What this task involves: Copy every line, exactly and only, from the line containing "Continue the build123d" to the line containing "return material.node_tree", both lines included.

Records from a data source
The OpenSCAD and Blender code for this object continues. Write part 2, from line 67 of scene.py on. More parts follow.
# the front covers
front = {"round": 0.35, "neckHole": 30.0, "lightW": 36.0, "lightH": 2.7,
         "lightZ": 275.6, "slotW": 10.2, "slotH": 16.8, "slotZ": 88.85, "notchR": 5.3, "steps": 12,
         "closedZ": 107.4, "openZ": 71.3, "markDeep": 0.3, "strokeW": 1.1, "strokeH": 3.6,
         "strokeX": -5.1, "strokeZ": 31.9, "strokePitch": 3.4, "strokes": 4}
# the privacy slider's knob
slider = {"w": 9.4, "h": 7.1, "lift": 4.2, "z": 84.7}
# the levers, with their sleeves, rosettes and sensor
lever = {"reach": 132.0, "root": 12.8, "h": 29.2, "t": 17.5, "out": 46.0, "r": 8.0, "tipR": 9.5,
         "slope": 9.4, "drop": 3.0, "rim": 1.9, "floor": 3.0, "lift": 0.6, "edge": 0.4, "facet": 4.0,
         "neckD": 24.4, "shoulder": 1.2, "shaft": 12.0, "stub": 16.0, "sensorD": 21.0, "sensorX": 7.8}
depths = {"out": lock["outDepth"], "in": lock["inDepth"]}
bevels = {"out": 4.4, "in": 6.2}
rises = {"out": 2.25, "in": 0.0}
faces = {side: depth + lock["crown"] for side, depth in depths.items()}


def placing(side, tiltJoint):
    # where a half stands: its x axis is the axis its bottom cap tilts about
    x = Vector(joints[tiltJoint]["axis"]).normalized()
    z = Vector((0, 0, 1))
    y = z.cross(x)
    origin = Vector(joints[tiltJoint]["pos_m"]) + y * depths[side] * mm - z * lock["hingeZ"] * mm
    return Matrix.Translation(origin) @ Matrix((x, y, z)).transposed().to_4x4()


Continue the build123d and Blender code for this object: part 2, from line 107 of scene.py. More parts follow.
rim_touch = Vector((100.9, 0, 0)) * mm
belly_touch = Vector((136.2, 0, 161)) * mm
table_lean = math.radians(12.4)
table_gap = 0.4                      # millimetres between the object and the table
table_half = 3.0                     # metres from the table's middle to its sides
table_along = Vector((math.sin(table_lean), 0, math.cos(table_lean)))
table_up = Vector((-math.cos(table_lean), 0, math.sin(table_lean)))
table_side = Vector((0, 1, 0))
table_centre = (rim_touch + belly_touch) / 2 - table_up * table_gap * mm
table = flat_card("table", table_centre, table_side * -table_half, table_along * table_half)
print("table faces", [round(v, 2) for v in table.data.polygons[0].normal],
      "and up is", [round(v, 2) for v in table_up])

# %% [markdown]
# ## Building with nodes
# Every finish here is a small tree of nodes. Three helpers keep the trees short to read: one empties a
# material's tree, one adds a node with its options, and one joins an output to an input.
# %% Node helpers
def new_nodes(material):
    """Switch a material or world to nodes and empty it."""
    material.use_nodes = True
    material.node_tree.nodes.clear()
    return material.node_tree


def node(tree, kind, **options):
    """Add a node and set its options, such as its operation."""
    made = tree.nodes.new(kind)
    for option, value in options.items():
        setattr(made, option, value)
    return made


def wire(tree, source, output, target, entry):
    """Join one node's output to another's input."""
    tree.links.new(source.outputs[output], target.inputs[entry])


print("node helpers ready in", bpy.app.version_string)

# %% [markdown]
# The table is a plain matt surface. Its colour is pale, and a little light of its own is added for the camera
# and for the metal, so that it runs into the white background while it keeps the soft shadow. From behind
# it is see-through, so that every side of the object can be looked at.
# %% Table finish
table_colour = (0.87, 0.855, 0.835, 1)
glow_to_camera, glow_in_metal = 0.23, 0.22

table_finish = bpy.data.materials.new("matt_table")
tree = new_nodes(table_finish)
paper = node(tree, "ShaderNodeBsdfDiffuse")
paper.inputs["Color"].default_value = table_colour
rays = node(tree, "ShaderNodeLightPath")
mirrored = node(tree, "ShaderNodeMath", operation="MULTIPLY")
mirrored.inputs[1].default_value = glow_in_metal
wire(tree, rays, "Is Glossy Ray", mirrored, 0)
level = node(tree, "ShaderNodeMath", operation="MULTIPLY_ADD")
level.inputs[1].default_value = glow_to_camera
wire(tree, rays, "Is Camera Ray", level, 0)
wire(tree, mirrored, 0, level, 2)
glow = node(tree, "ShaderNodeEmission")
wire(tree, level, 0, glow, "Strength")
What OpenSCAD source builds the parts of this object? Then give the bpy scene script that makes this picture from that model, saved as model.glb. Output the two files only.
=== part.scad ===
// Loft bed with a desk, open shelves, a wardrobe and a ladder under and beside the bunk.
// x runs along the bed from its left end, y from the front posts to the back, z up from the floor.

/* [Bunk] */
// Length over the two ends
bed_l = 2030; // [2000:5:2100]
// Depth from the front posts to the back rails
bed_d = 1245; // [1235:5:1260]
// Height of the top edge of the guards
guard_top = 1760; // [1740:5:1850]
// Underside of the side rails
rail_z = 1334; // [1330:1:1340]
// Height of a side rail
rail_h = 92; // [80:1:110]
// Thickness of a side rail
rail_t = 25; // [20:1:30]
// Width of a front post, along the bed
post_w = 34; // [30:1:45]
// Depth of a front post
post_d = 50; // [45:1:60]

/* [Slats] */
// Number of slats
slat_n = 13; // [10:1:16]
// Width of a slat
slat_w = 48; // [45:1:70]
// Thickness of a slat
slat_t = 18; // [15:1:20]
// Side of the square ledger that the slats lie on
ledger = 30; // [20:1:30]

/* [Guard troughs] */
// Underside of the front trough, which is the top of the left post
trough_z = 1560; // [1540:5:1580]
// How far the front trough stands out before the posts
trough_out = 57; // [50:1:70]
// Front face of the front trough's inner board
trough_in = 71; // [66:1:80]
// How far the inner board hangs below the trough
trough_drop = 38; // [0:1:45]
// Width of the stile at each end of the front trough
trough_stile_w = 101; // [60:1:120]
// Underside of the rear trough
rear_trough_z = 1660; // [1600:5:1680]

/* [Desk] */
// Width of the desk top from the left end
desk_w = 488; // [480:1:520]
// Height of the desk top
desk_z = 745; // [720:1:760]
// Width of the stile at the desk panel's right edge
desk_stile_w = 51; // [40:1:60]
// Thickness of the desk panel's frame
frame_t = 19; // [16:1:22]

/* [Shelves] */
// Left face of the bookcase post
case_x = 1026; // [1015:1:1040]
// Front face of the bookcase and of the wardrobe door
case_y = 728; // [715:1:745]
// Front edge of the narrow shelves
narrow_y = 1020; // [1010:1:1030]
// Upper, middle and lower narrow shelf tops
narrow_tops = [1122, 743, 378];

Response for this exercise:
Continue the build123d and Blender code for this object: part 2, from line 107 of scene.py. More parts follow.
rim_touch = Vector((100.9, 0, 0)) * mm
belly_touch = Vector((136.2, 0, 161)) * mm
table_lean = math.radians(12.4)
table_gap = 0.4                      # millimetres between the object and the table
table_half = 3.0                     # metres from the table's middle to its sides
table_along = Vector((math.sin(table_lean), 0, math.cos(table_lean)))
table_up = Vector((-math.cos(table_lean), 0, math.sin(table_lean)))
table_side = Vector((0, 1, 0))
table_centre = (rim_touch + belly_touch) / 2 - table_up * table_gap * mm
table = flat_card("table", table_centre, table_side * -table_half, table_along * table_half)
print("table faces", [round(v, 2) for v in table.data.polygons[0].normal],
      "and up is", [round(v, 2) for v in table_up])

# %% [markdown]
# ## Building with nodes
# Every finish here is a small tree of nodes. Three helpers keep the trees short to read: one empties a
# material's tree, one adds a node with its options, and one joins an output to an input.
# %% Node helpers
def new_nodes(material):
    """Switch a material or world to nodes and empty it."""
    material.use_nodes = True
    material.node_tree.nodes.clear()
    return material.node_tree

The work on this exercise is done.